The point is that Roe was no lightswitch of abortion liberty. Many states have far stronger protections than Roe through funding abortions and other access rules and others have sought to chip away at those rights through raising the costs in all sorts of ways, while Operation Rescue and other groups have driven abortion clincs out of many communities. In Texas, abortion is available in only 19 out of 254 counties, so travel is still an issue for many women. Roe made a quantitative change at best in the cost of abortions but did not really change the fundamental issue, since the abortion rights had already been won legislatively in enough states to make choice a reality.
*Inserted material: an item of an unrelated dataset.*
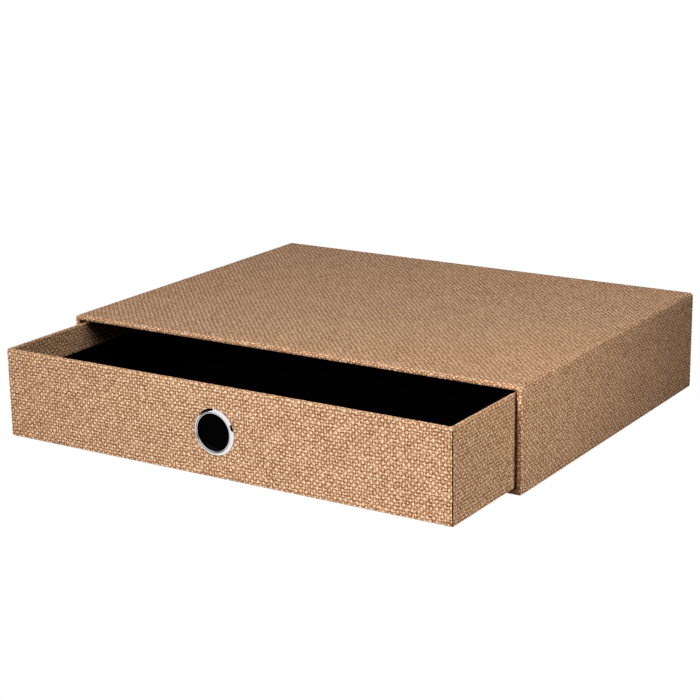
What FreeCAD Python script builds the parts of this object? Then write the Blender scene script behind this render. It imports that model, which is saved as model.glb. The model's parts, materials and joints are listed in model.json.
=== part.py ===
import FreeCAD, Part
import os
from collections import namedtuple

# A desk box for A4 sheets: a case of covered greyboard, open at the front, and a drawer that slides in it.
# Sizes are in mm. +X is to the right, the front faces -Y and +Z is up. The origin is the middle of the
# case's underside, on the surface that the box stands on. The drawer is drawn part way open.

# Case
CASE_WIDTH = 335.0
CASE_DEPTH = 256.0
CASE_HEIGHT = 67.3
CASE_BOARD = 2.5
CASE_TOP_EDGE_RADIUS = 2.5
CASE_BASE_EDGE_RADIUS = 1.3
CASE_END_EDGE_RADIUS = 1.2
CASE_TURN_IN = 18.0

# Drawer. Its outside follows the case and these running gaps.
DRAWER_BOARD = 2.0
DRAWER_CORNER_RADIUS = 1.2
DRAWER_RIM_RADIUS = 0.9
DRAWER_TURN_IN = 17.0
SIDE_GAP = 1.2
BASE_GAP = 0.2
TOP_GAP = 1.8
BACK_GAP = 2.0
PULLED_OUT = 72.6

# Papers
WRAP = 0.45
PLAIN_COVER = 0.3
LINING = 0.15
STAY_TAPE = 0.15
FLAP = 18.0
COVER_MARGIN = 4.0
STAY_LEG = 12.0
SEAM_LAP = 0.8
SEAM_GAP = 0.15

# Finger ring: an eyelet through the drawer's front, clenched over a washer behind it
EYELET_BORE = 23.5
EYELET_WALL = 0.35
FLANGE_WIDTH = 2.95
FLANGE_RIM = 0.3
FLANGE_RISE = 1.1
EYELET_FIT = 0.1
WASHER_WIDTH = 2.6
WASHER_THICKNESS = 0.5
CLENCH_WIDTH = 1.4
CLENCH_RISE = 0.6

# A space or a block, by the places of its six sides
Room = namedtuple("Room", "left right front back bottom top")


def inside(room, left=0.0, right=0.0, front=0.0, back=0.0, bottom=0.0, top=0.0):
    """The room within this one, with each side moved in by an amount, or out by a negative one."""
    return Room(
        room.left + left,
        room.right - right,
        room.front + front,
        room.back - back,
        room.bottom + bottom,
        room.top - top,
    )


def inside_all(room, amount):
    """The room with all six sides moved in by the same amount."""
    return inside(room, amount, amount, amount, amount, amount, amount)


def block(room):
    corner = FreeCAD.Vector(room.left, room.front, room.bottom)
    width = room.right - room.left
    depth = room.back - room.front
    height = room.top - room.bottom
    return Part.makeBox(width, depth, height, corner)


def edges_along(shape, along):
    return [edge for edge in shape.Edges if abs(edge.tangentAt(edge.FirstParameter).dot(along)) > 0.99]


def rounded_block(room, radius, along):
    """A block whose four edges along a direction are rounded. A paper's inner radius may come to nothing."""
    shape = block(room)
    if radius <= 0:
        return shape
    return shape.makeFillet(radius, edges_along(shape, along))


def case_form(room, outwards=0.0):
    """A room's block with the case's rounded long edges, its radii those of the wrap or larger by an amount."""
    shape = block(room)
    for level, radius in ((room.top, CASE_TOP_EDGE_RADIUS), (room.bottom, CASE_BASE_EDGE_RADIUS)):
        edges = []
        for edge in edges_along(shape, ALONG_Y):
            place = edge.CenterOfMass
            at_side = min(place.x - room.left, room.right - place.x) < 1e-6
            if at_side and abs(place.z - level) < 1e-6:
                edges.append(edge)
        shape = shape.makeFillet(radius + outwards, edges)
    return shape


def round_ends(shape, radius, along, places):
    """The shape with the edges rounded that lie in the planes at these places along a direction."""
    edges = []
    for edge in shape.Edges:
        reach = [vertex.Point.dot(along) for vertex in edge.Vertexes]
        for place in places:
            if max(abs(value - place) for value in reach) < 1e-6:
                edges.append(edge)
    return shape.makeFillet(radius, edges)


def only(shape):
    """The single solid that a boolean left."""
    return shape.removeSplitter().Solids[0]


ALONG_Y = FreeCAD.Vector(0, 1, 0)
ALONG_Z = FreeCAD.Vector(0, 0, 1)

# The case's spaces, from the outside in
case_outside = Room(
    -CASE_WIDTH / 2, CASE_WIDTH / 2, -CASE_DEPTH / 2, CASE_DEPTH / 2, 0.0, CASE_HEIGHT
)
case_wrapped = inside(case_outside, back=WRAP, bottom=PLAIN_COVER)
case_boarded = inside_all(case_wrapped, WRAP)
case_hollow = inside_all(case_boarded, CASE_BOARD)._replace(front=case_boarded.front)
case_bay = inside(case_hollow, LINING, LINING, CASE_TURN_IN, LINING, LINING, LINING)
case_mouth = inside(case_hollow, WRAP, WRAP, -WRAP, 0.0, WRAP, WRAP)

# The drawer's spaces. Closed, its front is flush with the case's.
drawer_depth = case_bay.back - BACK_GAP - case_outside.front
drawer_front = case_outside.front - PULLED_OUT
drawer_outside = Room(
    case_mouth.left + SIDE_GAP,
    case_mouth.right - SIDE_GAP,
    drawer_front,
    drawer_front + drawer_depth,
    case_mouth.bottom + BASE_GAP,
    case_mouth.top - TOP_GAP,
)
drawer_wrapped = inside(drawer_outside, bottom=PLAIN_COVER)
drawer_boarded = inside_all(drawer_wrapped, WRAP)
drawer_hollow = inside_all(drawer_boarded, DRAWER_BOARD)._replace(top=drawer_boarded.top)
drawer_mouth = inside(drawer_hollow, WRAP, WRAP, WRAP, WRAP, 0.0, -WRAP)
turn_in_foot = drawer_boarded.top - DRAWER_TURN_IN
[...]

And I am not engaging in speculation when I note that many pro-choice women, who in fact think abortion rights are important, vote Republican because they know the courts protect their rights. It is not speculation to note that without Roe, those women might be forced to form real alliances with poor women to support abortion rights in a way that serves not just elite women.

(((((((((((

CB:

In analogy to your first argument on Roe, the fact that abortion rights had been won in many states prior to Roe v Wade might have been a cause for the failure to pass ERA , but I am not arguing that.
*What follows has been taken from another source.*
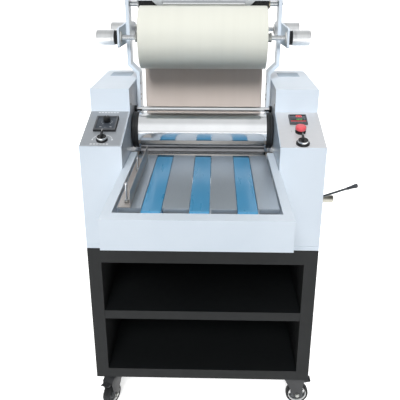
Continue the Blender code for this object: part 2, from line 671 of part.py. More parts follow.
def build_belts():
    """Three endless belts round the drums of a front and a rear shaft."""
    outer = PULLEY_RADIUS + BELT_THICKNESS
    inner = PULLEY_RADIUS + GAP / 2
    for tag, middle in zip(("left", "middle", "right"), belt_places()):
        loops = [arc((FRONT_PULLEY_Y, PULLEY_Z), radius, 270, 90, 18)
                 + arc((REAR_PULLEY_Y, PULLEY_Z), radius, 90, -90, 18) for radius in (outer, inner)]
        keep(plate_mesh("feed_belt_" + tag, loops, "YZ", middle - BELT_WIDTH / 2, middle + BELT_WIDTH / 2),
             BELT_BLUE)
    end = TABLE_OPEN_HALF - SHEET - 4 * GAP
    for name, place in (("front_belt_shaft", FRONT_PULLEY_Y), ("rear_belt_shaft", REAR_PULLEY_Y)):
        profile = [(0.0, mirrored(end, 1)), (0.0050, mirrored(end, 1))]
        for middle in reversed(belt_places()):
            high, low = middle + BELT_WIDTH / 2, middle - BELT_WIDTH / 2
            profile += [(0.0050, high), (PULLEY_RADIUS, high), (PULLEY_RADIUS, low), (0.0050, low)]
        profile += [(0.0050, mirrored(end, -1)), (0.0, mirrored(end, -1))]
        turned(name, profile, STEEL, (0.0, place, PULLEY_Z), "X", SMALL_STEPS)


GUIDE_X = -0.1533
GUIDE_FLANGE_X = -0.1828
GUIDE_HEIGHT = 0.0380
GUIDE_CLAMPS = {"guide_clamp_front": (-0.1650, -0.2050, 0.0480), "guide_clamp_rear": (-0.1680, 0.0160, 0.0375)}


def build_side_guide():
    """Stainless angle that the sheets run along, and its two thumb clamps."""
    foot = BED_TOP_Z + GAP
    run = [(GUIDE_X, foot + GUIDE_HEIGHT), (GUIDE_X, foot), (GUIDE_FLANGE_X, foot)]
    bent_sheet("side_guide", [run], "XZ", -0.2330, 0.1180, SHEET, STEEL)
    for name, (x, y, height) in GUIDE_CLAMPS.items():
        foot_z = foot + SHEET + GAP
        washer = [(0.0, 0.0040), (0.0030, 0.0040), (0.0060, 0.0036), (0.0060, 0.0), (0.0, 0.0)]
        clamp = turned(name, washer, ALUMINIUM, (x, y, foot_z), "Z", SMALL_STEPS)
        join(clamp, rod_mesh(name + "_post", (x, y, foot_z + 0.0020), (x, y, foot_z + height), 0.0024, 12,
                             0.0032))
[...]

It is speculation, by the way, to say "that without Roe, those women might be forced to form real alliances with poor women, etc ". They might have and they might not have.

On balance, though I agree with your (new?) emphasis on not relying on courts, when something does go to the Supreme Court or other court, I don't favor a general theory of "vote the wrong way so that the progressive movement will unify or energize against the bad court result ".